SIL, 36, breast cancer vs. my dad at 63, heart attack working cattle.
The way my dad went was the best. True, we didn’t get to say our goodbyes. But we didn’t watch him suffer. He didn’t suffer. He was doing what he loved to the moment he passed.
For those that have watched a loved one die fighting cancer, how can someone say it is a better way to “die” just because you get a bit more time to say your goodbyes.
How about having your affairs in order all along.
Make sure your affairs are in order...and that your loved ones know they are loved everyday.
A friend of my dad walked off of the dance floor several years ago and dropped dead of a heart attack. My dad was appalled.
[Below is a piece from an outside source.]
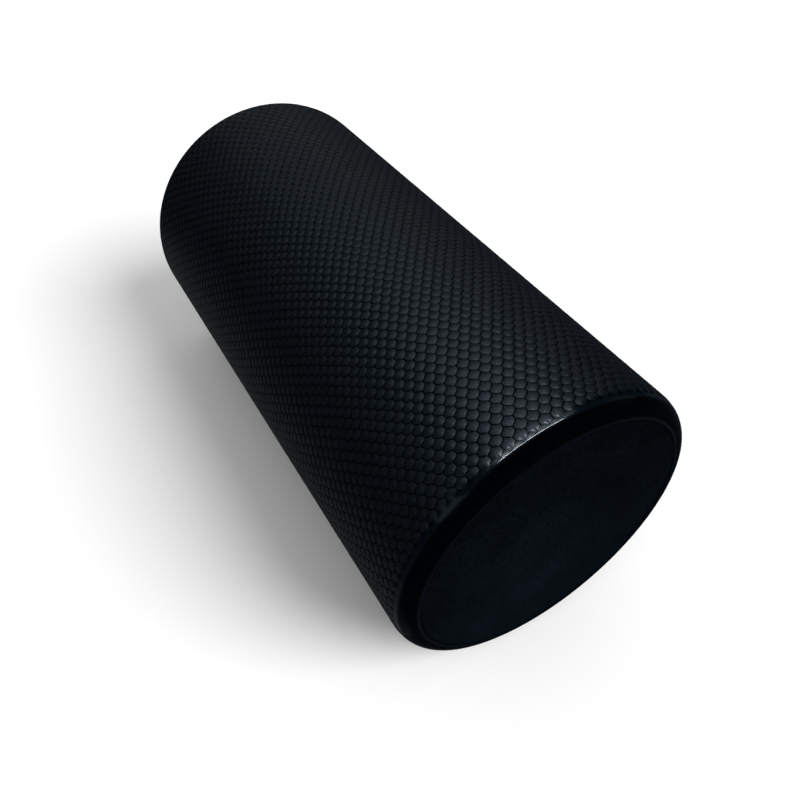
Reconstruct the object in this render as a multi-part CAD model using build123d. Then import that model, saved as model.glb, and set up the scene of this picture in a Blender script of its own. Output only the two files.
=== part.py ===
from build123d import *
import os

# A foam roller lying on its side: a core of bonded foam slabs, an embossed skin that wraps it and turns
# over both ends, and a foam disc set in each end. Millimetres. +X runs along the roller's axis, +Z is up,
# and the origin is on the floor under the middle of the roller.

LENGTH = 300.0
DIAMETER = 150.0
SHOULDER_LENGTH = 10.0  # how far each rounded shoulder runs along the axis
SHOULDER_DEPTH = 8.0  # how far it comes in towards the axis
SKIN_THICKNESS = 3.0
RIM_WIDTH = 1.2  # the flat edge of the skin that shows round each end disc
DISC_THICKNESS = 4.0
DISC_RECESS = 0.4  # how far each disc sits inside the rim
SHEET_THICKNESS = 50.0  # the foam sheet that the middle slab is cut from

RADIUS = DIAMETER / 2
HALF_LENGTH = LENGTH / 2
SHOULDER_START = HALF_LENGTH - SHOULDER_LENGTH
RIM_RADIUS = RADIUS - SHOULDER_DEPTH
DISC_RADIUS = RIM_RADIUS - RIM_WIDTH
CORE_RADIUS = RADIUS - SKIN_THICKNESS
CORE_HALF_LENGTH = HALF_LENGTH - DISC_RECESS - DISC_THICKNESS


def lying(solid):
    """The solid, made about the X axis, raised so that the roller rests on the floor."""
    return Pos(0, 0, RADIUS) * solid


def barrel(radius, half_length, end_radius):
    """A closed cylinder along X whose ends turn in over a quarter ellipse to a flat end of end_radius."""
    shoulder = EllipticalCenterArc(
        (SHOULDER_START, end_radius),
        half_length - SHOULDER_START,
        radius - end_radius,
        start_angle=0,
        arc_size=90,
    )
    side = Line((0, radius), (SHOULDER_START, radius))
    end = Line((half_length, end_radius), (half_length, 0))
    right_half = Curve() + [side, shoulder, end]
    outline = right_half + mirror(right_half, about=Plane.YZ)
    axis_line = Line((-half_length, 0), (half_length, 0))
    return revolve(make_face(outline + axis_line), axis=Axis.X)


def disc(side):
    """The foam disc set in the end that lies towards side, +1 or -1 along X."""
    centre = side * (CORE_HALF_LENGTH + DISC_THICKNESS / 2)
    return Pos(centre, 0, 0) * Rot(0, 90, 0) * Cylinder(DISC_RADIUS, DISC_THICKNESS)


def make_skin():
    """The skin: everything between the roller's outer surface and its core, open at each end."""
    bore = Rot(0, 90, 0) * Cylinder(DISC_RADIUS, LENGTH)
    return barrel(RADIUS, HALF_LENGTH, RIM_RADIUS) - barrel(CORE_RADIUS, CORE_HALF_LENGTH, DISC_RADIUS) - bore


def make_core():
    """The core's three slabs, cut apart at the two flat glue lines."""
    core = barrel(CORE_RADIUS, CORE_HALF_LENGTH, DISC_RADIUS)
    lower, upper = (Plane.XY.offset(z) for z in (-SHEET_THICKNESS / 2, SHEET_THICKNESS / 2))
    above = split(core, bisect_by=lower, keep=Keep.TOP)
    return {
        "core_slab_bottom": split(core, bisect_by=lower, keep=Keep.BOTTOM),
        "core_slab_middle": split(above, bisect_by=upper, keep=Keep.BOTTOM),
        "core_slab_top": split(above, bisect_by=upper, keep=Keep.TOP),
    }


nodes = {
    "embossed_skin": make_skin(),
    "end_disc_left": disc(-1),
    "end_disc_right": disc(1),
    **make_core(),
}

os.makedirs("parts", exist_ok=True)
for name, solid in nodes.items():
    export_step(lying(solid), f"parts/{name}.step")
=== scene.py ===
import math

import bmesh
import bpy
import numpy as np
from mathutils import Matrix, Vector, noise


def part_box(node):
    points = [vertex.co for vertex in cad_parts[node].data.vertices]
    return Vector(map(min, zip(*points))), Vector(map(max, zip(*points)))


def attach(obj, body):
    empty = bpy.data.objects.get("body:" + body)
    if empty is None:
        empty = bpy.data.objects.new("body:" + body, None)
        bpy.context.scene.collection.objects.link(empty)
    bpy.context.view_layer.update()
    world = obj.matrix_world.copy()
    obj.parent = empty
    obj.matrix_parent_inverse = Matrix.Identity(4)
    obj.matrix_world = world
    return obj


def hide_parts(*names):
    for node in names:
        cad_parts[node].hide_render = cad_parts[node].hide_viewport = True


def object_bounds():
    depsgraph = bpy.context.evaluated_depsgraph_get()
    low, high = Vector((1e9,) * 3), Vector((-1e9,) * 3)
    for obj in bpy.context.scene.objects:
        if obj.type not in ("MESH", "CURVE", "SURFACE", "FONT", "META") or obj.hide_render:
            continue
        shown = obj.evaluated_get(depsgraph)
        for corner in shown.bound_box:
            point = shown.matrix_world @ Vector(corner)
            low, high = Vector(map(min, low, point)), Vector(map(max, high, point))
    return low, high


# A foam roller that lies on a pale studio floor. Metres; X runs along its axis, and Z is up.
# Its embossed skin, end discs and core slabs are made here, each in the place of its CAD solid.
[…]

The older I get, having seen loved ones and friends die of cancer and other disease, it doesn’t sound like a bad way to go to me.
When cancer took my father, an acquaintance commented that she wished her own father had died from cancer instead of a sudden heart attack. Her dad had died suddenly after saying something in anger. She actually sounded bitter, as she assumed cancer had permitted my father to die peacefully.
I didn’t want to tell her right then that the comment her father made before dying was nothing more than a curt remark, whereas sometimes a loved one fighting cancer becomes very angry and/or confused. All we can do is remember the good times, not dwell on the final words a person might make. I hope that acquaintance eventually made peace with the way her parent passed on.